Building on AMBI and related efforts, NATO’s maritime powers continue to develop technical interoperability, a baseline requirement for multinational operations. This work includes tasks such as certifying aviation platforms for cross-deck operations and ensuring that communications systems remain compatible in high-end training venues such as TRIDENT JUNCTURE, NATO’s largest exercise. Next, allied naval leaders could develop, exercise, and refine command and control constructs for a range of plausible scenarios. No new organizations are needed since SACEUR already oversees a pair of three-star maritime headquarters: Maritime Command in Northwood, United Kingdom and Striking and Support Forces NATO in Lisbon, Portugal. Finally, while developing and rehearsing the capability, NATO could synchronize future deployments and consider integration into the NRF’s Initial Follow on Forces Group construct.

Skeptics of amphibious forces, whether U.S.-only or multinational, point to operational access challenges posed by competitors such as Russia. It may be exceptionally risky to deploy an amphibious platform or conduct a landing in proximity of long-range missiles and rockets. This is a serious planning consideration, but one that applies to all joint forces, not just amphibious forces, and varies greatly according to scenario and campaign assumptions.
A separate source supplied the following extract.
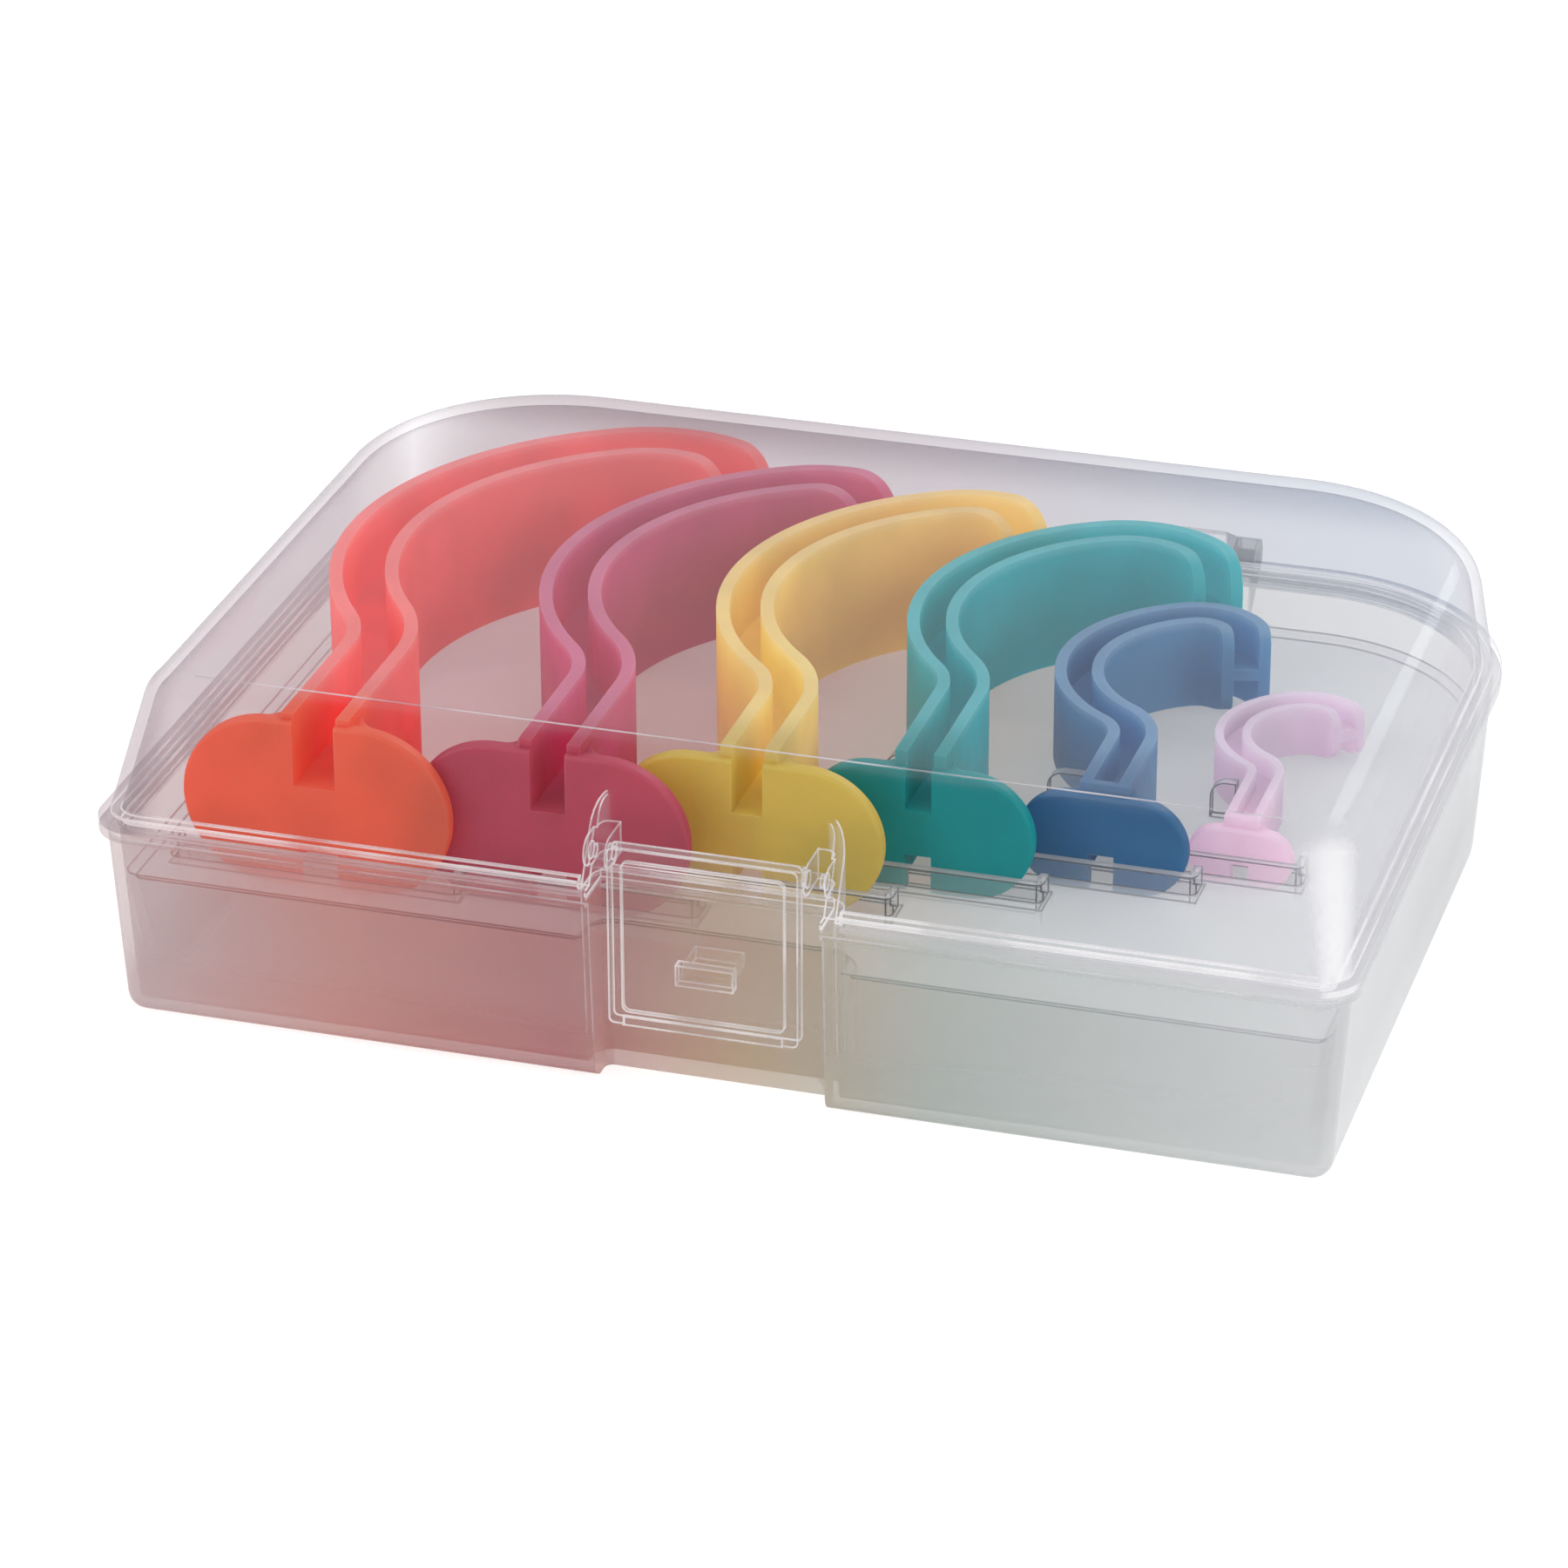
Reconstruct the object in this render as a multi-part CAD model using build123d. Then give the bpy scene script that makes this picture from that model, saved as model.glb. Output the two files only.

If viewed as one element of NATO’s joint toolkit, multinational amphibious force packages afford maritime and land commanders greater flexibility, complicate the opposing side’s planning, and provide credible combat power for crisis management and collective defense from the High North to the Mediterranean.

At the Warsaw Summit in 2016, member countries pledged to “continue to reinforce our maritime posture by exploiting the full potential of the alliance's overall maritime power.” The 2017 Summit in Brussels presents an opportunity to refine allied ground posture while adding this maritime dimension.